O 15 DE NOVEMBRO E A PROCLAMAÇÃO DA REPÚBLICA
Embora presente em alguns movimentos até anteriores à
Independência, o republicanismo não criou raízes no Brasil até quase o final do
século XIX; na realidade, nesses casos, o ideal republicano tendia muito mais a
se constituir um meio para questionar o poder de Lisboa ou do Rio de Janeiro em
nome duma proposta federalista que assegurasse maior autonomia para as
províncias. Mesmo a Regência (1831-1840) fora tido em conta duma experiência
republicana para alguns autores. Mas o temor à anarquia devido ás reivindicações
de descentralização levou à opção pela ordem com a Maioridade de Dom Pedro II.

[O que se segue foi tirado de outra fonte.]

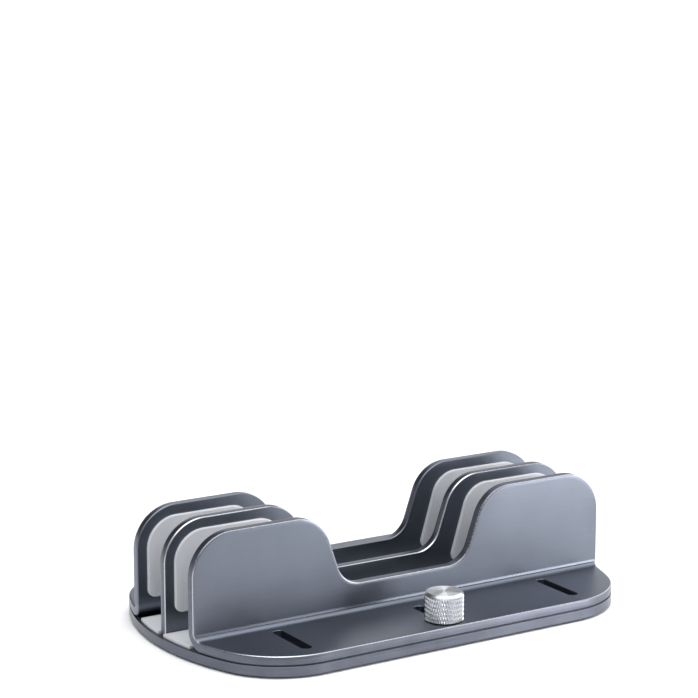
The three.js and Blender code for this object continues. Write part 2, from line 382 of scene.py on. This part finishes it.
def lathe(profile, x, y, sides, materials=None, shape=None):
    """Closed body turned about the vertical line through x, y, from (radius, height) points.
    shape(angle, height, radius) may change the radius."""
    mesh = bmesh.new()
    angles = [math.tau * i / sides for i in range(sides)]
    rows = []
    for radius, height in profile:
        if radius == 0:
            rows.append([mesh.verts.new(Vector((x, y, height)) * MM)])
            continue
        radii = [shape(a, height, radius) if shape else radius for a in angles]
        rows.append([
            mesh.verts.new(Vector((x + r * math.cos(a), y + r * math.sin(a), height)) * MM)
            for a, r in zip(angles, radii)
        ])
    pairs = list(zip(rows, rows[1:]))
    if profile[0][0] != 0:
        pairs.append((rows[-1], rows[0]))
    for index, (low, high) in enumerate(pairs):
        for i in range(sides):
            j = (i + 1) % sides
            corners = [low[i % len(low)], low[j % len(low)]]
            corners += [high[j % len(high)], high[i % len(high)]]
            unique = list(dict.fromkeys(corners))  # a row on the axis has one point only
            if len(unique) > 2:
                face = mesh.faces.new(unique)
                face.material_index = materials[index] if materials else 0
    bmesh.ops.recalc_face_normals(mesh, faces=mesh.faces)
    data = bpy.data.meshes.new("turned")
    mesh.to_mesh(data)
    mesh.free()
    return data


def piece(name, mesh, body, node, looks):
    """Puts a mesh in the scene as a piece that stands for a CAD node."""
    mesh.name = name
    for look in looks:
        mesh.materials.append(look)
    mesh.shade_smooth()
    mesh.set_sharp_from_angle(angle=SHARP_ANGLE)
    made = bpy.data.objects.new(name, mesh)
    bpy.context.scene.collection.objects.link(made)
    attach(made, body)
    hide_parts(node)


def turned_round(mesh):
    """A copy of a front mesh for the rear of the stand."""
    copy = mesh.copy()
    copy.materials.clear()
    copy.transform(Matrix.Rotation(math.pi, 4, "Z"))
    return copy


# ---- Materials ----


def material(name, **sockets):
    """New material, its node tree and its shader, with values for the shader's own sockets."""
    made = bpy.data.materials.new(name)
    made.use_nodes = True
    shader = made.node_tree.nodes["Principled BSDF"]
    for socket, value in sockets.items():
        shader.inputs[socket.replace("_", " ")].default_value = value
    return made, made.node_tree, shader


def node(tree, kind, inputs=None, **settings):
    """New node with values for its inputs, by name, and for its own settings."""
    made = tree.nodes.new(kind)
    for key, value in settings.items():
        setattr(made, key, value)
    for key, value in (inputs or {}).items():
        made.inputs[key].default_value = value
    return made


def coordinates(tree, scale=(1, 1, 1)):
    """Object coordinates, stretched."""
    source = node(tree, "ShaderNodeTexCoord")
    mapping = node(tree, "ShaderNodeMapping", {"Scale": scale})
    tree.links.new(source.outputs["Object"], mapping.inputs["Vector"])
    return mapping.outputs["Vector"]


def noise(tree, vector, scale, detail=2.0, roughness=0.5):
    inputs = {"Scale": scale, "Detail": detail, "Roughness": roughness}
    made = node(tree, "ShaderNodeTexNoise", inputs)
    tree.links.new(vector, made.inputs["Vector"])
    return made.outputs["Fac"]


def spread(tree, value, low, high, from_low=0.3, from_high=0.7):
    """value between from_low and from_high spread over low to high."""
    made = node(
        tree,
        "ShaderNodeMapRange",
        {"From Min": from_low, "From Max": from_high, "To Min": low, "To Max": high},
    )
    tree.links.new(value, made.inputs["Value"])
    return made.outputs["Result"]


def combine(tree, kind, first, second):
    made = node(tree, "ShaderNodeMath", operation=kind)
    for index, value in enumerate((first, second)):
        if isinstance(value, (int, float)):
            made.inputs[index].default_value = value
        else:
            tree.links.new(value, made.inputs[index])
    return made.outputs[0]


def blend(tree, *parts):
    """Sum of (value, share) pairs."""
    scaled = [combine(tree, "MULTIPLY", value, share) for value, share in parts]
    total = scaled[0]
    for value in scaled[1:]:
        total = combine(tree, "ADD", total, value)
    return total


def ramp(tree, value, dark, light):
    """Colour between dark and light as value goes from 0 to 1."""
    made = node(tree, "ShaderNodeMix", data_type="RGBA", clamp_factor=True)
    made.inputs[6].default_value = (*dark, 1)
    made.inputs[7].default_value = (*light, 1)
    tree.links.new(value, made.inputs[0])
    return made.outputs[2]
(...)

A Guerra do Paraguai pode ser considerado o estopim do
questionamento quanto aos rumos que a sociedade e a política brasileira tomava
naquela segunda metade oitocentista; o Exército obteve duras porém
significativas vitórias no conflito, e compunha seus quadros uma tropa formada
por escravos libertos, escravos substitutos de senhores arredios, brancos e
mestiços pobres, oficiais acabrunhados pela impressão que os sul-americanos
faziam de sua sociedade escravagista e pela indiferença da arma em relação à
Guarda Nacional – composta de componentes sem especialização militar básica –
como força de defesa do país. A oficialidade, ao retornar da guerra, viu-se
imbuída de participar dos destinos políticos da nação.